Flexing his star power, Denzel Washington led the thriller "The Equalizer" to a $35 million debut, according to studio estimates Sunday.
The Sony-Columbia Pictures release dominated the weekend box office, surpassing some expectations for the film. Washington plays a former commando living a quiet life in Boston when the disappearance of a prostitute acquaintance (Chloe Grace Moretz) lures him into a battle with the Russian mafia.
The strong opening marks the third-best debut in Washington's career, trailing only 2012's "Safe House" ($40.1 million) and 2007's "American Gangster" ($43.6 million). Washington, who will turn 60 in December, has been one of Hollywood's most reliable draws without the benefit of anything like a superhero franchise.

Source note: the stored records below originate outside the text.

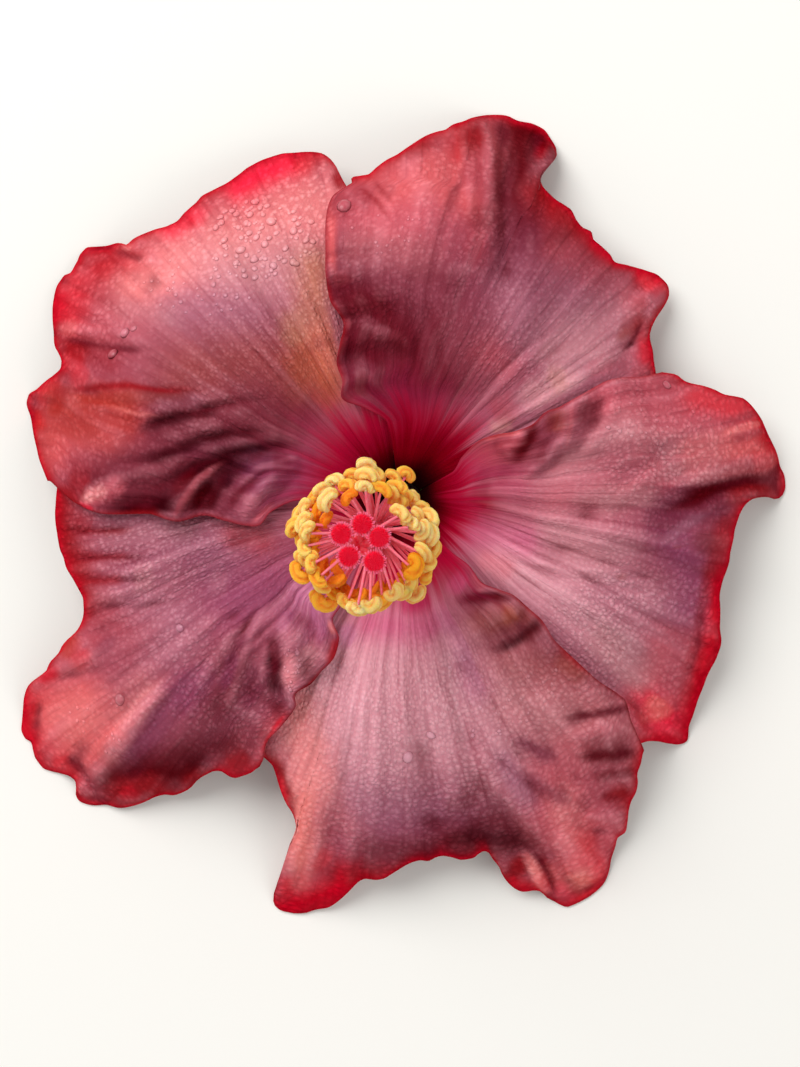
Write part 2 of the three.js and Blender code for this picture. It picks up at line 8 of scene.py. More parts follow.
import bpy
import numpy as np
from mathutils import Matrix, Vector


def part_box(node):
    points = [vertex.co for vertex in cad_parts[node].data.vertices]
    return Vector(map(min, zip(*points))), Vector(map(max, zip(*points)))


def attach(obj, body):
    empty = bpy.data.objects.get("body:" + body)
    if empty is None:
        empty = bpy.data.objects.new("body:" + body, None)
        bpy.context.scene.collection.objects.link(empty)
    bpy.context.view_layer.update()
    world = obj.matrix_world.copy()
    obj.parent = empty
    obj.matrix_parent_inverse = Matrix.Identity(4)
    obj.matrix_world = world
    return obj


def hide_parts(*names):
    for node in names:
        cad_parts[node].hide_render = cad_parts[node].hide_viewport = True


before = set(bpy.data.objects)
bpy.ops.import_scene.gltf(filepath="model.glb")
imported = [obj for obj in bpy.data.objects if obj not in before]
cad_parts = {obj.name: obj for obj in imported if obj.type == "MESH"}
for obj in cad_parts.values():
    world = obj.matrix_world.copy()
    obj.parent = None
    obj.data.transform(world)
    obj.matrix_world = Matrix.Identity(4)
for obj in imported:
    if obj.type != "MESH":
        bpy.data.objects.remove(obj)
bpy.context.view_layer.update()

MM = 0.001
_low, _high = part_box("pedicel")
AXIS = (_low + _high) / 2  # the flower's axis in plan, in metres
AXIS.z = 0

# ---- the camera --------------------------------------------------------------------------------

CAMERA_PLACE = (-0.36, -6.39)
CAMERA_HEIGHT = 430
LENS = 75
SENSOR = 36
PICTURE_WIDTH, PICTURE_HEIGHT = 800, 1067
PIXELS_PER_SLOPE = LENS / SENSOR * PICTURE_HEIGHT


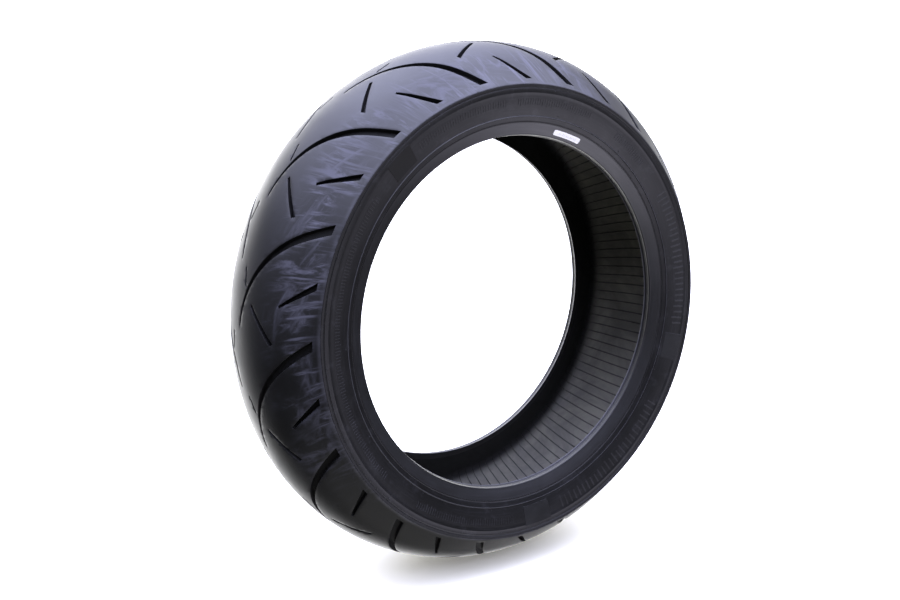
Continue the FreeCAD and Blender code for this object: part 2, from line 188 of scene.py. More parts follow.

"He's the very model of box-office consistency," said Paul Dergarabedian, senior media analyst for box-office tracker Rentrak. "I can't think of another star that's this consistent, that remains this rock solid over the course of three decades."
"The Equalizer" reteams Washington with director Antoine Fuqua," who helmed 2001's "Training Day." That film memorably earned Washington an Oscar for best actor. A sequel to "The Equalizer," which is loosely based on the '80s CBS television series, is already in development.
"We feel like we have a real opportunity with a sequel and a possible franchise with this film," said Rory Bruer, head of distribution for Sony.
Last weekend's top performer, the young-adult novel adaptation "The Maze Runner," starring Dylan O'Brien, slid to second with $17.5 million in its second week. The 20th Century Fox release also has a sequel in the works, due out next September.
The stop-motion animated release "The Boxtrolls" opened in third place with $17.3 million. It's the best opening yet for Laika, the Oregon-based animation studio whose previous films are the Oscar-nominated "Coraline" and "ParaNorman."
Critics have been less enthusiastic about "The Boxtrolls," about a boy who's raised by nocturnal, box-wearing critters beneath the British village of Cheesebridge. But the Focus Features release capitalized on the relative dearth of family-friendly options in theaters over recent months.